PROBLEM
Return, unaltered, every line from the beginning of the material below up to and including the one with "import random".
-- Start RECORDS TO PROCESS --
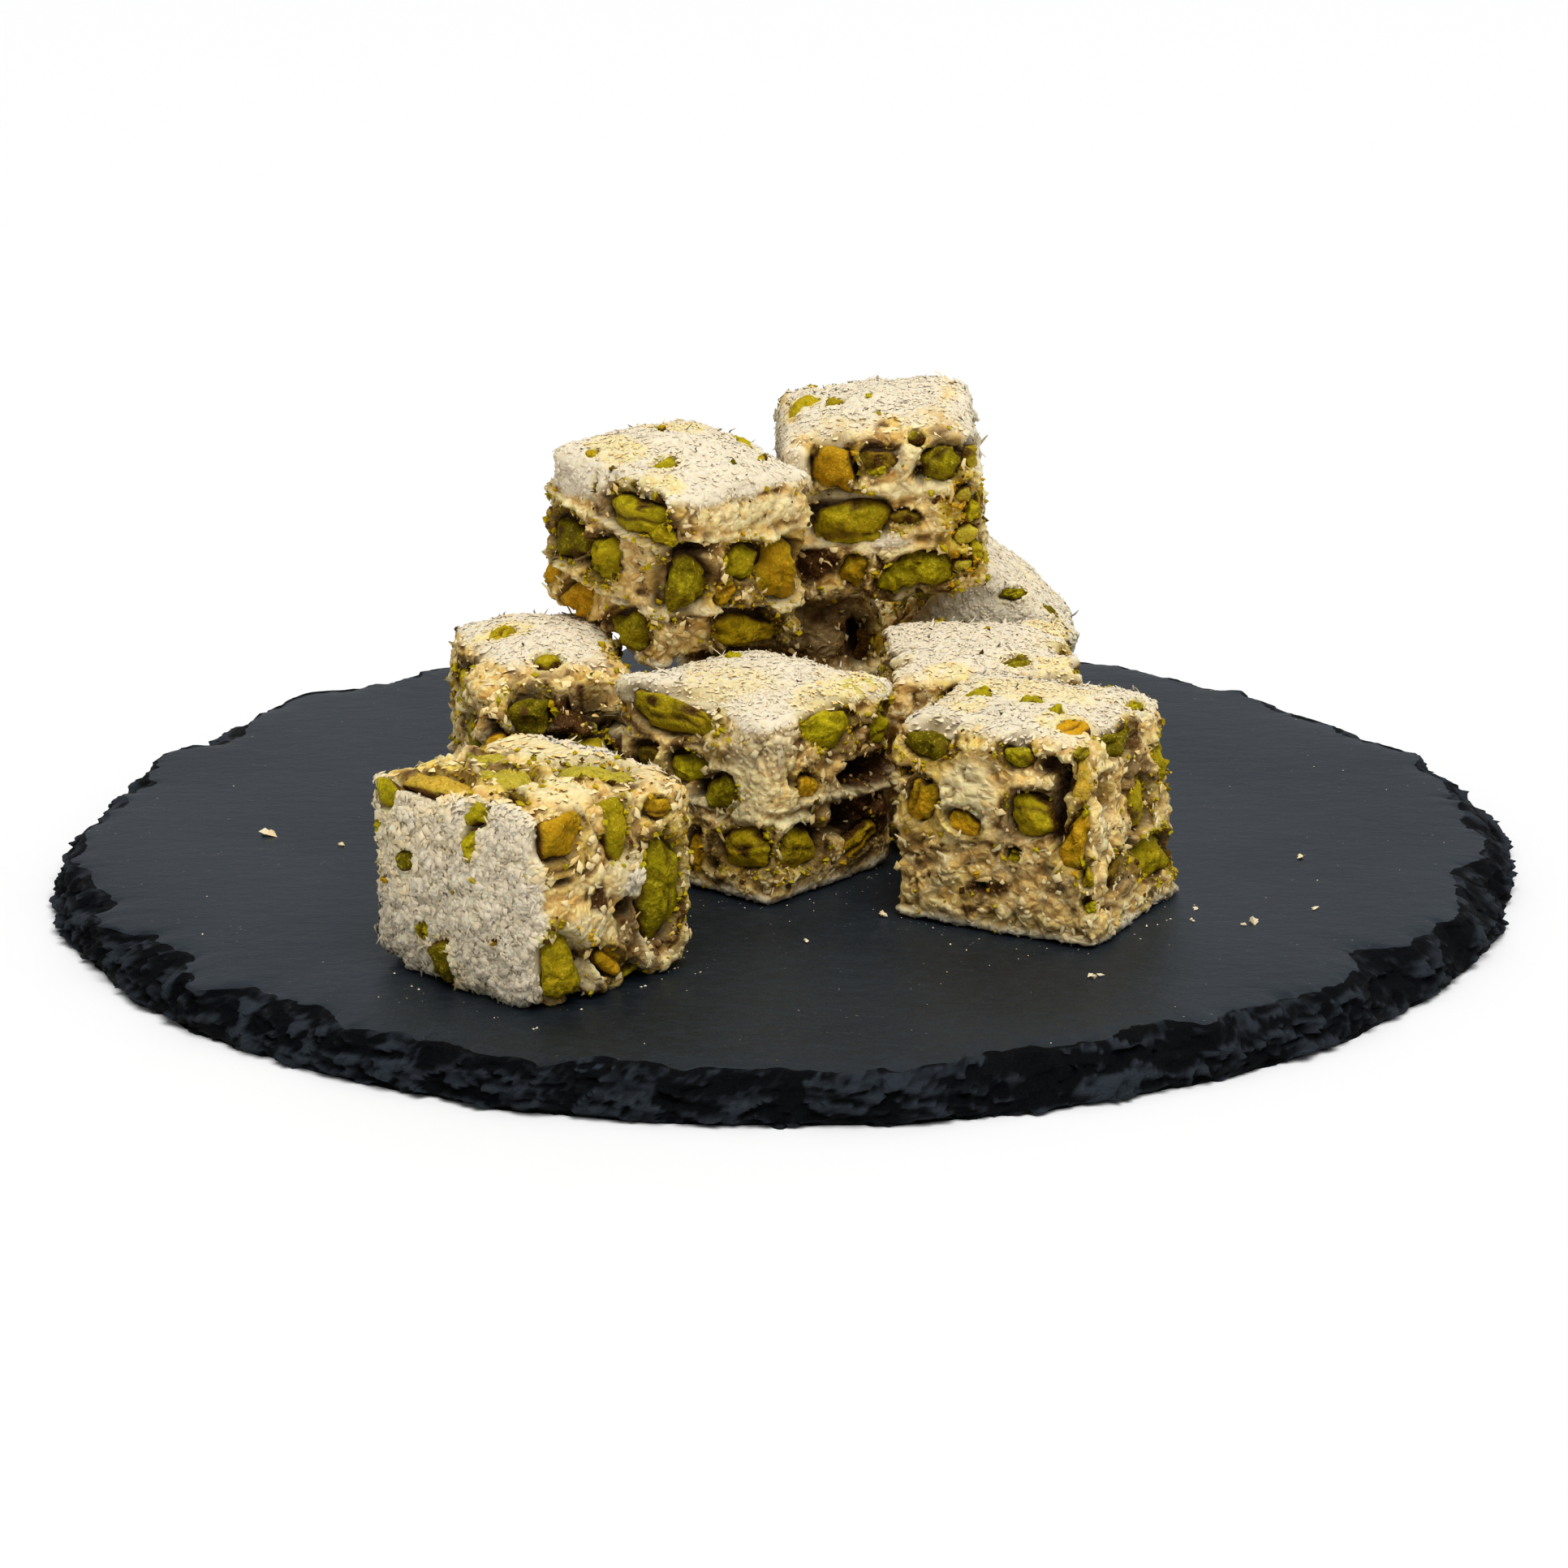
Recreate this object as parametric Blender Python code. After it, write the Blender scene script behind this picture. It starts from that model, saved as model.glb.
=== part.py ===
"""Pistachio and coconut Turkish delight, nine cut pieces heaped on a round slate board.

Metres, +Z up. The origin is on the table, under the middle of the board, and -Y is the front.
Every piece of the sweet is one solid, and so is the board.
"""
import math
import random

import bmesh
import bpy
from mathutils import Matrix, Vector, noise

MM = 0.001
TOUCH = 0.35 * MM               # what is left between two pieces that lie on each other

# The board: a disc of roofing slate with a hand-struck edge
BOARD_RADIUS = 110 * MM
BOARD_THICKNESS = 6.5 * MM
BOARD_STEPS = 168               # corners round the edge
BOARD_SWERVES = (               # where the outline leaves the circle: middle, width, by how much
    (163, 17, -2.6 * MM),
    (8, 14, 0.9 * MM),
    (-47, 12, 0.6 * MM),
)
UNDERCUT = 1.4 * MM             # how far the underside stands back from the widest line
BEVEL = 3.4 * MM                # how far the edge is struck back on top, between the big flakes
WIDE_BEVEL = (-42, 30, 2.2 * MM)    # more is struck off at the right front
FLAKES = 46                     # big flakes knocked off the top corner
FLAKE_DEPTH = (0.8 * MM, 4.6 * MM)
FLAKE_HALF_WIDTH = (2.0, 6.5)   # degrees round the board
SEAT = BOARD_THICKNESS + TOUCH  # what stands on the board starts here

# The sweet: a slab about as thick as the pieces are wide, cut into cubes
GRID_CUTS = 7                   # makes eight squares along each edge of a piece
EDGE_ROUND = 2.4 * MM
LUMP_SIZE = 7.5 * MM            # spacing of the lumps that the nuts push up
LUMP_HEIGHT = 0.75 * MM

SLATE_COLOUR = (0.030, 0.034, 0.040)
SWEET_COLOUR = (0.72, 0.64, 0.44)


def clear_scene():
    for old in list(bpy.data.objects):
        bpy.data.objects.remove(old)


def finish_material(name, colour, roughness):
    material = bpy.data.materials.new(name)
    material.use_nodes = True
    shader = material.node_tree.nodes["Principled BSDF"]
    shader.inputs["Base Color"].default_value = (*colour, 1)
    shader.inputs["Roughness"].default_value = roughness
    shader.inputs["Metallic"].default_value = 0
    return material


def add_object(name, form, material, crisp):
    """Turns the bmesh into a named object, with crisp corners where it turns by more degrees."""
    bmesh.ops.recalc_face_normals(form, faces=form.faces)
    mesh = bpy.data.meshes.new(name)
    form.to_mesh(mesh)
    form.free()
    mesh.materials.append(material)
    mesh.shade_smooth()
    mesh.set_sharp_from_angle(angle=math.radians(crisp))
    made = bpy.data.objects.new(name, mesh)
    bpy.context.scene.collection.objects.link(made)
    return made


# ---------------------------------------------------------------- the slate board


def struck_flakes():
    """Where the big flakes were knocked off: (angle, half width, depth), in radians and metres."""
    hand = random.Random(11)
    flakes = []
    for number in range(FLAKES):
        angle = 2 * math.pi * (number + hand.uniform(-0.4, 0.4)) / FLAKES
        half_width = math.radians(hand.uniform(*FLAKE_HALF_WIDTH))
        flakes.append((angle, half_width, hand.uniform(*FLAKE_DEPTH)))
    return flakes


def swell(angle, middle, width, amount):
    """A smooth bump round the board: its middle and width are in degrees."""
    off = math.remainder(angle - math.radians(middle), 2 * math.pi) / math.radians(width)
    return amount * math.exp(-off * off)


def board_edge(angle):
    """The widest line of the board: a circle that wanders by a millimetre or two, cut by eye."""
    slow = 0.35 * math.sin(3 * angle + 0.6) + 0.30 * math.sin(5 * angle + 2.1)
    quick = 0.28 * math.sin(13 * angle + 1.0) + 0.22 * math.sin(29 * angle)
    swerve = sum(swell(angle, *one) for one in BOARD_SWERVES)
    return BOARD_RADIUS + (slow + quick) * MM + swerve


def strike(angle, flakes):
    """How far the top corner stands back at this angle: the bevel plus the shell-shaped flakes."""
    depth = 0
    for middle, half_width, flake_depth in flakes:
        off = math.remainder(angle - middle, 2 * math.pi) / half_width
        if abs(off) < 1:
            depth = max(depth, flake_depth * math.sqrt(1 - off * off))
    return BEVEL * (0.75 + 0.25 * math.sin(17 * angle)) + depth + swell(angle, *WIDE_BEVEL)


def ring(form, angles, radii, heights):
    return [
        form.verts.new((radius * math.cos(a), radius * math.sin(a), height))
        for a, radius, height in zip(angles, radii, heights)
    ]


def cap(form, corners, height):
    """Closes a ring with a fan round the middle of the board."""
    middle = form.verts.new((0, 0, height))
    for first, second in zip(corners, corners[1:] + corners[:1]):
        form.faces.new((middle, first, second))


def slate_board(material):
    flakes = struck_flakes()
    angles = [2 * math.pi * step / BOARD_STEPS for step in range(BOARD_STEPS)]
    edge = [board_edge(a) for a in angles]
    struck = [strike(a, flakes) for a in angles]
    chatter = [0.5 * math.sin(41 * a) + 0.5 * math.sin(67 * a + 1.3) for a in angles]

    # (height as a share of the thickness, share of the strike, stand back, share of the chatter)
    levels = ((0.0, 0.0, UNDERCUT, 0.5), (0.2, 0.0, 0.0, 0.3), (0.45, 0.16, 0.1 * MM, 1.0),
              (0.72, 0.45, 0.0, -0.8), (1.0, 1.0, 0.0, 0.3))
    form = bmesh.new()
    rings = []
    for height_share, strike_share, stand_back, chatter_share in levels:
        flat = height_share in (0.0, 1.0)
        radii = [
            r - s * strike_share - stand_back - chatter_share * c * 0.35 * MM
            for r, s, c in zip(edge, struck, chatter)
        ]
        heights = [
            BOARD_THICKNESS * height_share + (0 if flat else 0.3 * MM * c) for c in chatter
        ]
        rings.append(ring(form, angles, radii, heights))
    for lower, upper in zip(rings, rings[1:]):
        bmesh.ops.bridge_loops(form, edges=closed_edges(form, lower) + closed_edges(form, upper))
    cap(form, rings[0], 0)
    cap(form, rings[-1], BOARD_THICKNESS)

    # The hand-cut outline isn't quite centred, so the board is moved to stand over the origin
    for axis in (0, 1):
        reach = [v.co[axis] for v in form.verts]
        middle = (min(reach) + max(reach)) / 2
        for v in form.verts:
            v.co[axis] -= middle
    return add_object("slate_board", form, material, crisp=12)


def closed_edges(form, corners):
    """The edges of a ring, made where they are missing."""
    edges = []
    for first, second in zip(corners, corners[1:] + corners[:1]):
        edges.append(form.edges.get((first, second)) or form.edges.new((first, second)))
    return edges


# ---------------------------------------------------------------- the pieces of Turkish delight


def cube_grid():
    """A cube from -1 to 1 with eight squares along each edge, closer together near the edges."""
    form = bmesh.new()
    bmesh.ops.create_cube(form, size=2)
    bmesh.ops.subdivide_edges(form, edges=form.edges, cuts=GRID_CUTS, use_grid_fill=True)
    for v in form.verts:
        v.co = Vector(math.sin(c * math.pi / 2) for c in v.co)
    return form


def rounded(point, half):
    """A point of the unit cube moved onto a box of these half sizes with round edges."""
    full = Vector(p * h for p, h in zip(point, half))
    core = Vector(max(-h + EDGE_ROUND, min(h - EDGE_ROUND, f)) for f, h in zip(full, half))
    out = full - core
    return core + out.normalized() * EDGE_ROUND if out.length > 0 else full


def sweet(name, material, at, size, turn=0, tilt=0, roll=0, tipped=False, crown=(1.5, 0),
          slope=0, skew=(0, 0), slump=0, belly=0, lift=0, sag=0, seed=0):
    """One cut piece.

    at is its middle and size its width, depth and slab thickness, all in millimetres. turn, tilt
    and roll are degrees about Z, X and Y, and a tipped piece stands on a cut side, so that its
    coconut faces point forward and back. crown is how far the coconut faces swell, above and
    below. slope raises the back of the top face and lift its left front corner, and sag lowers
    the right front corner of its foot. skew leans the piece, slump widens its foot and belly
    swells its cut sides, in millimetres.
    """
    half = Vector(s * MM / 2 for s in size)
    form = cube_grid()
    shift = Vector((seed * 1.7, seed * 2.3, seed * 3.1))
    for v in form.verts:
        x, y, z = v.co
        p = rounded(v.co, half)
        rise = crown[0] if z > 0 else crown[1]
        p.z += z * rise * MM * (1 - x * x) * (1 - y * y)
        p.z += slope * MM * y * max(z, 0) / 2
        p.z += lift * MM * max(z, 0) * ((1 - x) * (1 - y) / 4) ** 2
        p.z -= sag * MM * max(-z, 0) * ((1 + x) * (1 - y) / 4) ** 2
        p.xy += Vector(skew) * MM * z / 2
        p.xy *= 1 - slump * MM * z / half.x / 2
        p.xy += Vector((x, y)) * belly * MM * (1 - z * z) * (1 - x * x * y * y)
        out = Vector((x ** 3, y ** 3, z ** 3)).normalized()
        lump = noise.noise(p / LUMP_SIZE + shift) + 0.5 * noise.noise(2.1 * p / LUMP_SIZE - shift)
        v.co = p + out * lump * LUMP_HEIGHT

    pose = (
        Matrix.Translation(Vector(at) * MM)
        @ Matrix.Rotation(math.radians(roll), 4, "Y")
        @ Matrix.Rotation(math.radians(tilt), 4, "X")
        @ Matrix.Rotation(math.radians(turn), 4, "Z")
        @ Matrix.Rotation(math.radians(90 if tipped else 0), 4, "X")
    )
    for v in form.verts:
        placed = pose @ v.co
        placed.z = max(placed.z, SEAT)      # a soft piece sits flat on the board
        v.co = pose.inverted() @ placed
    piece = add_object(name, form, material, crisp=40)
    piece.location = pose.translation
    piece.rotation_euler = pose.to_euler()
    return piece


def heap(material):
    """The pieces as they lie: two in front, five behind them and two on top."""
    sweet("lokum_front_left", material, at=(-34.8, -66.4, 19.9), size=(32.5, 26.8, 29), turn=-43,
          tipped=True, crown=(0.8, 0.6), skew=(0.5, 0.5), belly=0.5, seed=1)
    sweet("lokum_front_right", material, at=(34.2, -40.8, 20.6), size=(30.8, 30, 28.4), turn=-29,
          crown=(1.6, 0), slope=1.0, skew=(-2.0, 0.5), slump=1.6, belly=-0.4, seed=2)
    sweet("lokum_middle", material, at=(-5.2, -24.4, 20.2), size=(29.4, 28.2, 27.6), turn=-40,
          crown=(1.8, 0), slope=1.0, skew=(0.5, 0), belly=0.5, lift=2.6, seed=3)
    sweet("lokum_left", material, at=(-37.3, -8.6, 20.2), size=(24.2, 30, 27.4), turn=12,
          crown=(3.2, 0), slope=5.2, skew=(0.5, 1.0), belly=0.3, seed=4)
    sweet("lokum_right", material, at=(28.2, -4.4, 20.4), size=(28.6, 28, 27.4), turn=3,
          crown=(1.6, 0), slope=1.5, belly=0.3, seed=5)
    sweet("lokum_back", material, at=(-2.2, 29.5, 21.2), size=(30.6, 28, 29.2), turn=2,
          crown=(1.6, 0), belly=0.3, seed=6)
    sweet("lokum_leaning", material, at=(29.6, 50.5, 23.4), size=(24.5, 24, 28), turn=4, roll=40,
          tipped=True, crown=(1.0, 1.0), seed=7)
    sweet("lokum_top_left", material, at=(-17.6, 6.3, 48.9), size=(28.2, 29.0, 24.8), turn=-45,
          tilt=7, roll=6, crown=(3.6, 1.0), belly=0.9, sag=2.6, seed=8)
    sweet("lokum_top_right", material, at=(14, 25, 51.8), size=(29.5, 28, 26.2), turn=1,
          tilt=6, roll=-4, crown=(2.6, 0.8), slope=1.5, skew=(-1.0, 0), belly=0.4, seed=9)


def build():
    clear_scene()
    slate_board(finish_material("slate", SLATE_COLOUR, 0.55))
    heap(finish_material("lokum", SWEET_COLOUR, 0.75))


build()
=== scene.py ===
"""The looks of nine pieces of pistachio and coconut Turkish delight on a round slate board."""
import copy
import itertools
import math

import bpy
import numpy as np
from mathutils import Euler, Matrix, Vector
from mathutils.bvhtree import BVHTree


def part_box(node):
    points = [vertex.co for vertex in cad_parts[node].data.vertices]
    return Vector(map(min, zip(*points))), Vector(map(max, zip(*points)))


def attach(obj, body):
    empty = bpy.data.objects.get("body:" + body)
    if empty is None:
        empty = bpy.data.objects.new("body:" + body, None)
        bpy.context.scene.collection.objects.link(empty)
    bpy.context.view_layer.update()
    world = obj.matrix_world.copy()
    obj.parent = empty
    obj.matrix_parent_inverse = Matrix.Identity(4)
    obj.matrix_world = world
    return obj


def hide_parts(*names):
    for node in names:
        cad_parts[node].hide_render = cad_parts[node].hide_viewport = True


MM = 0.001

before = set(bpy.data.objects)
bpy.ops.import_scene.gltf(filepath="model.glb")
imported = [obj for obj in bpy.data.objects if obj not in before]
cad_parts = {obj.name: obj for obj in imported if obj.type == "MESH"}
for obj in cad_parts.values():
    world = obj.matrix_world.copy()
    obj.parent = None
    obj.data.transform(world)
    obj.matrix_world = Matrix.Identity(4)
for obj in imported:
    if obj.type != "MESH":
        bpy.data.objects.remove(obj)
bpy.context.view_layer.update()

# ================================================================== the slate board
# A disc of roofing slate, split along its grain and cut by striking flakes off its rim with a
# hammer, so the faces are flat and finely rippled and the rim is all shell-shaped scars.
# It is rubbed with oil, which makes the face satin and nearly black, and stone dust clings to it.


class Value:
    """A number in a shader. Arithmetic on it adds Math nodes."""

    def __init__(self, paint, socket):
        self.paint = paint
        self.socket = socket

    def math(self, operation, first, second):
        return self.paint.add("Math", {"operation": operation}, {0: first, 1: second})

    def __add__(self, other):
        return self.math("ADD", self, other)

    def __sub__(self, other):
        return self.math("SUBTRACT", self, other)

    def __rsub__(self, other):
        return self.math("SUBTRACT", other, self)

    def __mul__(self, other):
        return self.math("MULTIPLY", self, other)

    def most(self, other):
        return self.math("MAXIMUM", self, other)

    def between(self, low, high):
        """0 below low, 1 above high and smooth between them. low may be the larger one."""
        limits = {"Value": self, "From Min": low, "From Max": high}
        return self.paint.add("MapRange", {"interpolation_type": "SMOOTHSTEP"}, limits)

    __radd__ = __add__
    __rmul__ = __mul__


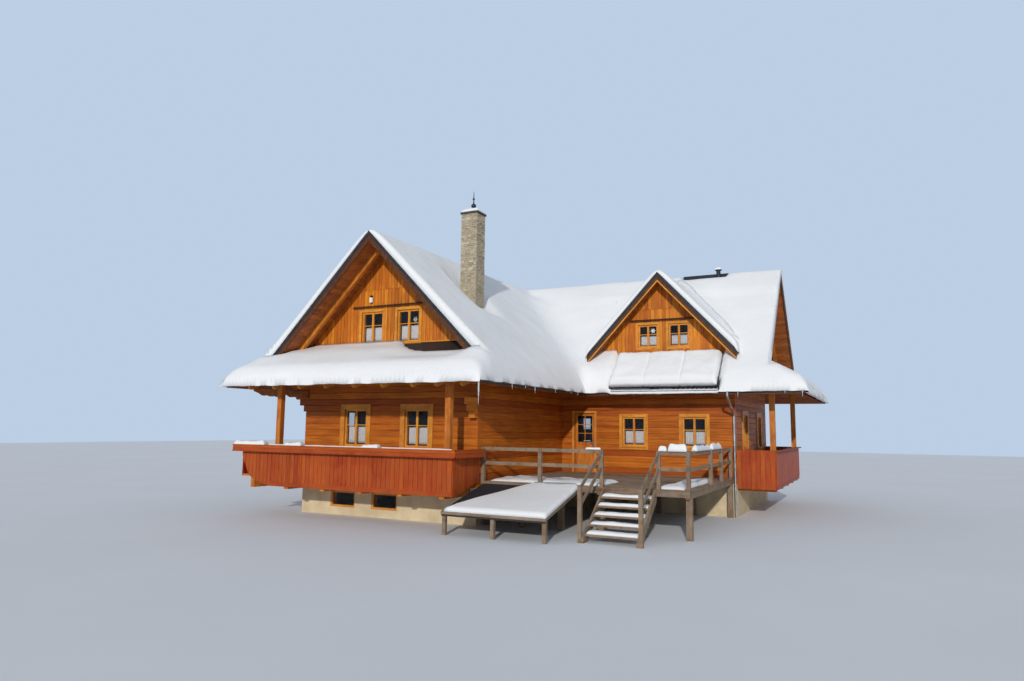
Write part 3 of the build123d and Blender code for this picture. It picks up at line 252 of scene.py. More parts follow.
parapet_plain = timber("parapet_core_wood", (0.38, 0.064, 0.010), (0.22, 0.034, 0.006), False, (10, 10, 1.5), 0.5, 0.1)
grey_wood = timber("weathered_wood", (0.34, 0.235, 0.150), (0.155, 0.098, 0.060), False, (5, 5, 5), 0.75, 0.1,
                   weather=(0.25, 0.21, 0.17))
grey_board = timber("weathered_board_wood", (0.36, 0.25, 0.16), (0.16, 0.10, 0.062), True, (1.3, 15, 15), 0.75, 0.3,
                    0.3, weather=(0.27, 0.225, 0.185))
floor_wood = timber("inner_floor_wood", (0.40, 0.22, 0.10), (0.24, 0.12, 0.05), False, (1.2, 10, 10), 0.5, 0.1)


def snow_paint(name, tint):
    """Settled snow: nearly white, with soft drifts and crystal grain."""
    paint = Paint(name, 0.62, Specular_IOR_Level=0.35)
    place = paint.where()
    drift = paint.noise(place, 0.8, 4, 0.5)
    grain = paint.noise(place, 26.0, 4, 0.7)
    crystal = paint.noise(place, 180.0, 2, 0.6)
    colour = paint.ramp(drift, [(0.30, tuple(c * 0.955 for c in tint)), (0.70, tint)])
    colour = paint.tone(colour, paint.span(grain, 0.3, 0.7, 0.97, 1.02))
    normal = paint.bump(crystal, 0.004, 0.35, paint.bump(grain, 0.02, 0.35, paint.bump(drift, 0.12, 0.5)))
    return paint.finish(colour, normal, paint.span(crystal, 0.3, 0.7, 0.5, 0.75))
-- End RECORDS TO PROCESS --
WRITTEN RESPONSE
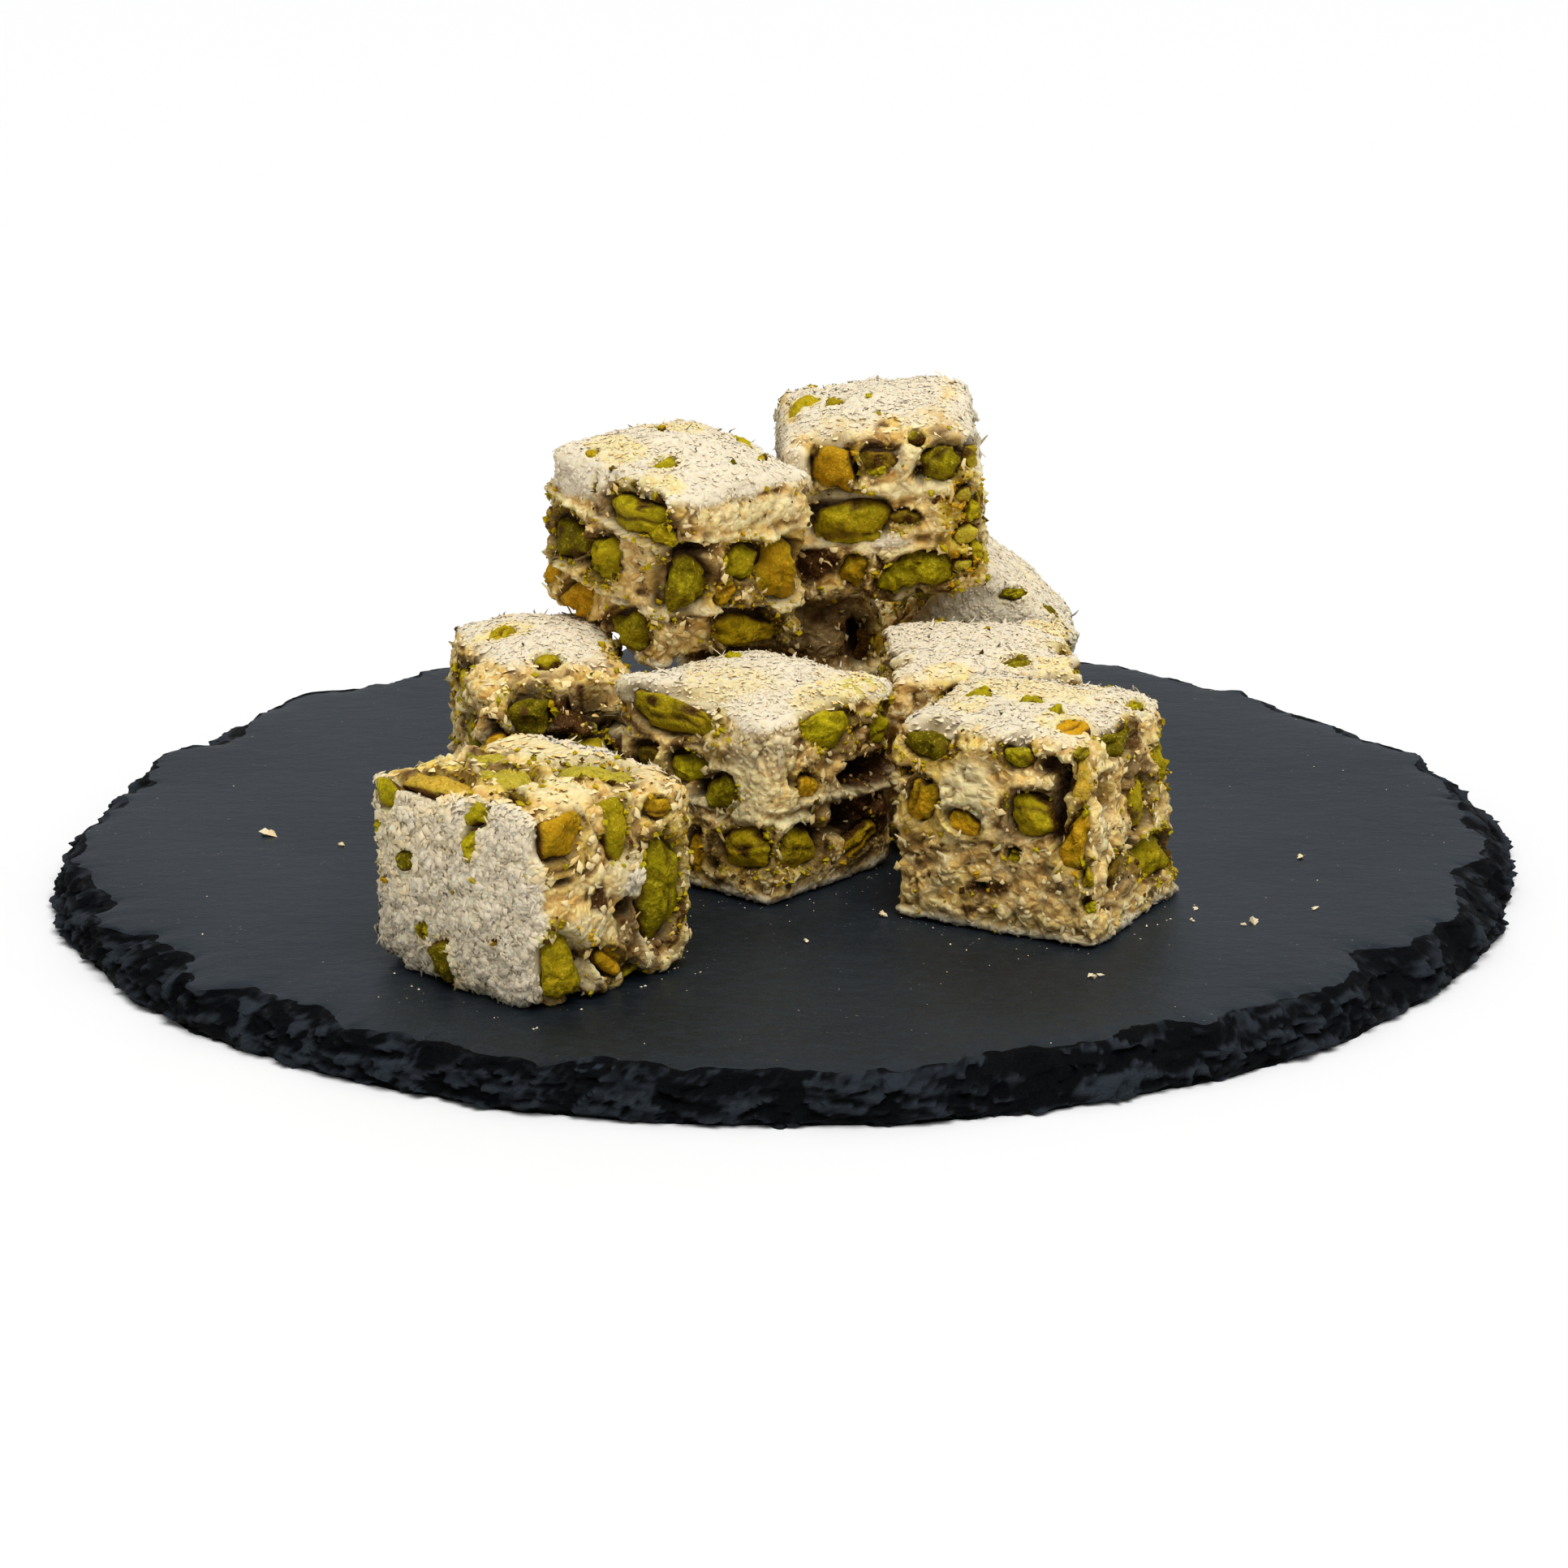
Recreate this object as parametric Blender Python code. After it, write the Blender scene script behind this picture. It starts from that model, saved as model.glb.
=== part.py ===
"""Pistachio and coconut Turkish delight, nine cut pieces heaped on a round slate board.

Metres, +Z up. The origin is on the table, under the middle of the board, and -Y is the front.
Every piece of the sweet is one solid, and so is the board.
"""
import math
import random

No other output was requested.